E. de Bruyne, G.B.J. Hiltermann en H.R. Hoetink (1947)

Gepubliceerd op 18-10-2023

WATERVLOOIEN

betekenis & definitie

(Cladocera, vb. Daphnia) vormen een planktonische, in het zoetwater levende onderorde van de orde der bladpootkreeften, bij welke de carapax (z schaaldieren) een 2-kleppige schaal vormt, die de kop niet insluit. De gepaarde ogen zijn vergroeid; bovendien is er een Naupliusoog (z schaaldieren).
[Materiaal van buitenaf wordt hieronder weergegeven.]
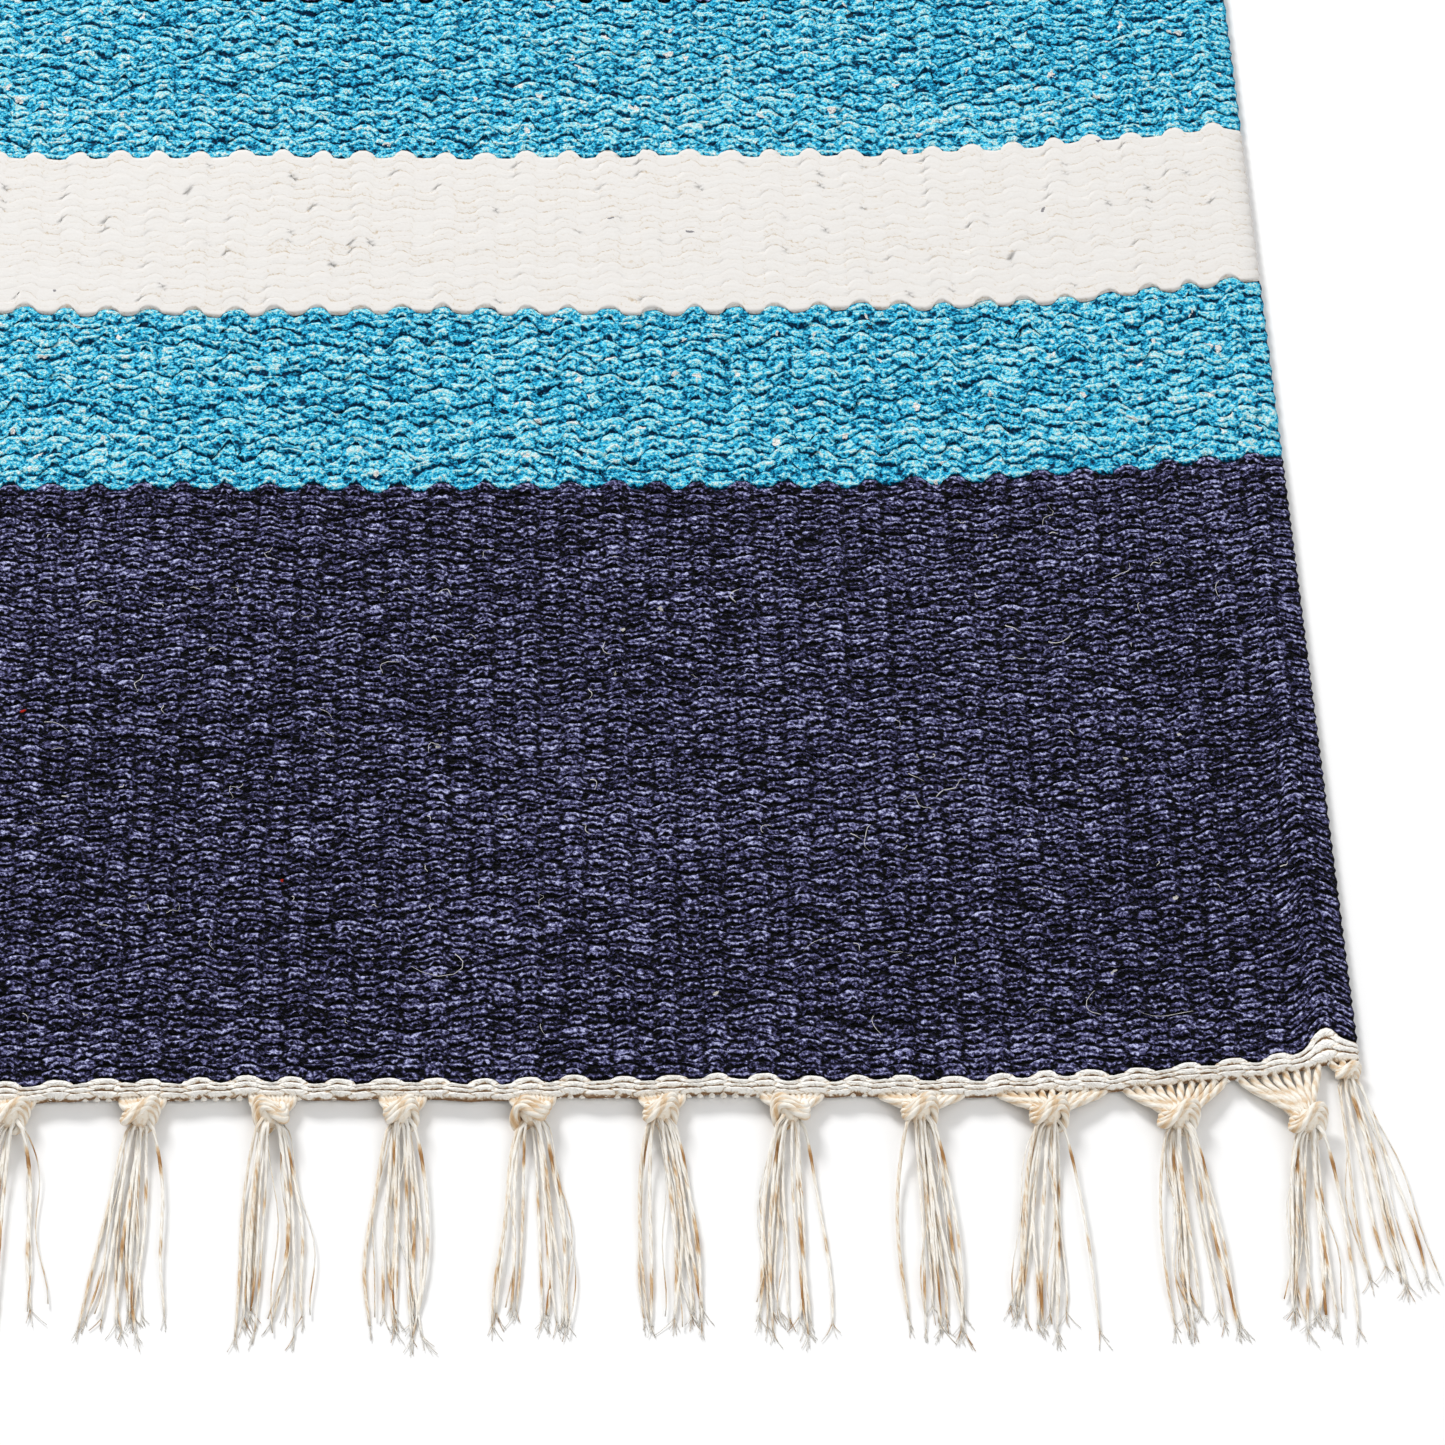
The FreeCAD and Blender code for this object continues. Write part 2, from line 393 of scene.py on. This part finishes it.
def yarn_finish(name, strands, colours, flecks, painted_shade_depth, hollow, streaks, fluff, relief):
    """Cotton yarn seen as beads.

    Painted shade darkens the hollows below every bead and strand, and the crests left light take the
    ramp's light end as painted highlights. Each bead, strand and pick takes its own depth of dye, a
    twist runs slantwise along the strands with a little painted shade in its grooves, pale strokes
    along the strands are partly fibres and partly painted highlights, and loose fibres fuzz it all.
    The lower the power hollow, the wider the painted shade between strands. Each fleck is a colour,
    the share of small cells that hold one, and a number of its own.
    """
    f = Finish(name)
    place = f.add("ShaderNodeTexCoord").outputs["Object"]
    u, v, side = f.marks("weave")
    stir = f.noise(place, 380.0, 2.0) - 0.5
    lift = f.noise(place, 520.0, 2.0) - 0.5
    u = u + stir * 0.5
    v = v + lift * 0.5
    rows = v * strands
    across, bead_edge, strand_edge = u.from_middle(), v.from_middle(), rows.from_middle()
    rib, bead, strand = u.floor(), v.floor(), rows.floor()
    by_bead = f.chance(rib, bead, side)
    by_strand = f.chance(rib, strand, side + 7.3)
    by_pick = f.chance(0.0, bead, side + 3.1)
    # the twist's light and dark bands: a little painted shade in its grooves
    twist = ((u * 5.0 + rows * 1.4 + stir * 1.5) * (2 * math.pi)).sine()
    # pale strokes along the strands: partly fibre streaks, partly painted highlights
    strokes = f.noise(f.point(u * 1.3, rows * 2.0, side + stir), 1.7, 3.0) - 0.5
    fuzz = f.noise(place, 1100.0, 3.0) - 0.5
    cloud = f.noise(place, 9.0, 2.0)
    middle = 1 - across**2 * 0.45
    # painted shade in the hollows between beads, strands and ribs; where it is zero, on the crests, the
    # ramp's light end paints highlights
    crevice_shade = (bead_edge**hollow * 0.55 + strand_edge**hollow * 0.65) * middle + across**5 * 0.50
    shade = 0.72 + (by_bead - 0.5) * 0.10 + (by_strand - 0.5) * 0.16 + (by_pick - 0.5) * 0.05
    shade = shade + twist * 0.05 + strokes * streaks + fuzz * fluff + (cloud - 0.5) * 0.12
    shade = shade - crevice_shade * painted_shade_depth
    colour = f.ramp(shade, colours)
    for fleck_colour, share, seed in flecks:
        cell_u, cell_v = u * 3.0, rows * 1.5
        hit = f.chance(cell_u.floor(), cell_v.floor(), side + seed).over(1 - share)
        spot = 1 - (cell_u.from_middle() ** 2 + cell_v.from_middle() ** 2)
        colour = f.mix(hit * spot.over(0.4), colour, fleck_colour)
    height = (1 - crevice_shade) * 0.9 + twist * 0.10 + strokes * 0.9 + fuzz * (1.2 * fluff)
    return f.surface(colour, 0.95 - shade * 0.12, height, relief, 0.02)


# The finish of each yarn: colours from painted shade in the hollows between strands, through the
# dye's own tones, to painted highlights on the fibres of their crests.
finishes = {
    "navy": yarn_finish(
        "navy yarn",
        strands=2,
        colours=[
            (0.0, (0.0001, 0.0001, 0.0004)),
            (0.20, (0.0003, 0.0003, 0.002)),
            (0.34, (0.016, 0.015, 0.042)),
            (0.45, (0.058, 0.055, 0.135)),
            (0.58, (0.17, 0.17, 0.37)),
            (0.82, (0.65, 0.68, 1.0)),
        ],
        flecks=[((0.62, 0.60, 0.56), 0.0007, 1.0), ((0.45, 0.02, 0.01), 0.00008, 2.0)],
        painted_shade_depth=0.92, hollow=1.5, streaks=0.7, fluff=1.5, relief=0.0012,
    ),
    "blue": yarn_finish(
        "sky blue yarn",
        strands=2,
        colours=[
            (0.0, (0.0001, 0.02, 0.06)),
            (0.20, (0.0005, 0.12, 0.25)),
            (0.36, (0.015, 0.43, 0.76)),
            (0.50, (0.07, 0.71, 1.0)),
            (0.67, (0.46, 0.94, 1.0)),
            (0.95, (0.95, 1.0, 1.0)),
        ],
        flecks=[((0.95, 0.95, 0.92), 0.0100, 1.0), ((0.01, 0.03, 0.05), 0.0008, 2.0)],
        painted_shade_depth=0.80, hollow=2.2, streaks=0.7, fluff=1.4, relief=0.0014,
    ),
    "white": yarn_finish(
        "off-white yarn",
        strands=2,
        colours=[
            (0.0, (0.46, 0.34, 0.22)),
            (0.34, (0.62, 0.55, 0.46)),
            (0.50, (0.715, 0.69, 0.66)),
            (1.0, (0.745, 0.73, 0.71)),
        ],
        flecks=[((0.25, 0.24, 0.25), 0.0004, 1.0), ((0.30, 0.02, 0.01), 0.0001, 2.0)],
        painted_shade_depth=0.30, hollow=4.0, streaks=0.5, fluff=0.6, relief=0.00006,
    ),
    "header": yarn_finish(
        "undyed header cord",
        strands=1,
        colours=[
            (0.0, (0.25, 0.14, 0.07)),
            (0.25, (0.62, 0.50, 0.37)),
            (0.42, (0.94, 0.91, 0.85)),
            (1.0, (1.0, 0.99, 0.97)),
        ],
        flecks=[((0.35, 0.18, 0.07), 0.004, 1.0)],
        painted_shade_depth=0.90, hollow=3.0, streaks=0.8, fluff=0.5, relief=0.0007,
    ),
}

def bend_at_fold(piece, end):
    """Bakes the piece's placement into its mesh; the piece is not bent round the roll."""
    swinging, still = (0, roll_ends(end)[0], 0), (0, roll_ends(end)[1], 0)
    if end == "front":
        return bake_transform(piece)
    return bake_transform(piece)


def place_piece(piece, low_y, high_y, body):
    """Bakes the piece's placement if it reaches into a roll, and otherwise rides it on its body."""
    for end in ("front", "back"):
        low_end, high_end = sorted(roll_ends(end))
        if low_y < high_end and high_y > low_end:
            return bend_at_fold(piece, end)
    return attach(piece, body)


bands = {}
kinds = ["header" if node.endswith("_header") else node.split("_")[0] for node in cloth]
for i, (node, kind) in enumerate(zip(cloth, kinds)):
    beads_near = [yarns[kinds[k]]["bead"] for k in (max(i - 1, 0), i, min(i + 1, len(cloth) - 1))]
    scallops = [max(beads_near[:2]) / 4, max(beads_near[1:]) / 4]
    hem = {0: -1, len(cloth) - 1: 1}.get(i, 0)
    if hem:
        scallops[0 if hem < 0 else 1] = 0.0002
    # the front panel's long blue beads are sampled most finely, and the far bands least
    if kind == "header":
        rib_places, steps = header_rib, 5
    elif body_of[node] == "front_panel":
        rib_places, steps = fine_rib, 6 if kind == "blue" else 4
    else:
        rib_places, steps = plain_rib, 3
    piece = weave_band(f"{node}_weave", i, scallops, yarns[kind], rib_places, steps, 100 + i, hem)
    piece.data.materials.append(finishes[kind])
    place_piece(piece, lines[i] - 0.002, lines[i + 1] + bow_rise + 0.002, body_of[node])
    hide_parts(node)
    bands[node] = piece


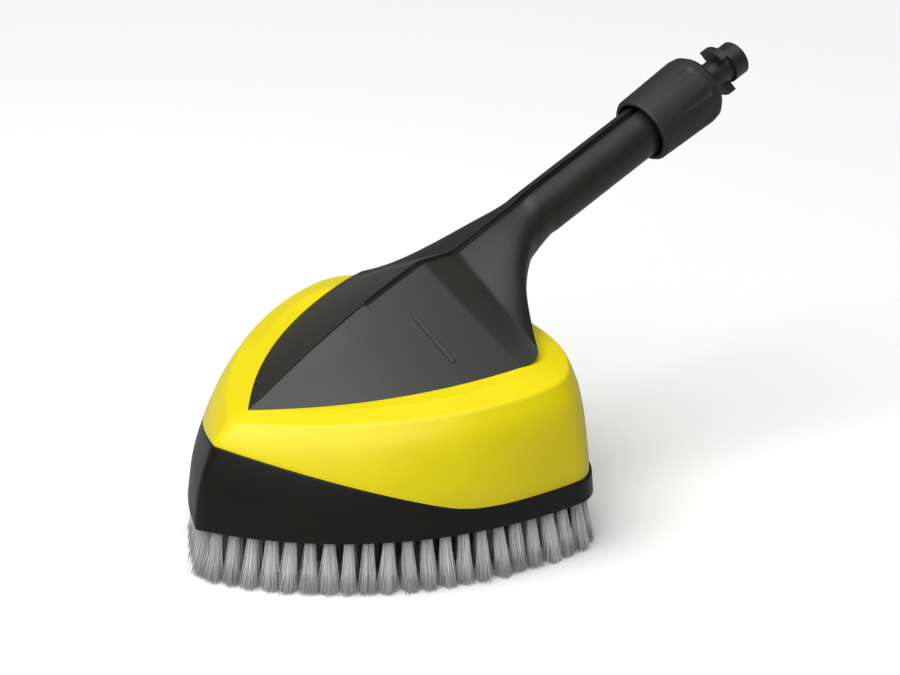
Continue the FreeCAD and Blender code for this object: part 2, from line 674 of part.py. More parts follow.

De 2de antennen zijn lange splijtpoten (roeiorganen). De romppoten vormen met hun sterke borstels een belangrijk filtreerapparaat, dat water laat afvloeien en kleine voedseldeeltjes en detritus naar de mond voert. Tussen de rugzijde van de romp en de carapax is een broedruimte ingesloten. Er is generatiewisseling. In de broedruimte van het wijfje ontwikkelen zich departhenogenetische (z parthenogenesis), dunwandige zomereieren, waaruit eerst weer parthenogenetische wijfjes, ten slotte mannetjes en wijfjes ontstaan. Ook de bevruchte eieren (met dikke schaal) ontwikkelen zich in de broedruimte. Uit deze eieren komen het volgend voorjaar de zich parthenogenetisch voortplantende wijfjes.De watervlooien zijn meer of minder doorschijnend, maar in de lente soms rood van kleur; zij kleuren dan de sloten en vijvers, waarin zij leven. Zij vormen een belangrijk voedsel voor jonge vissen.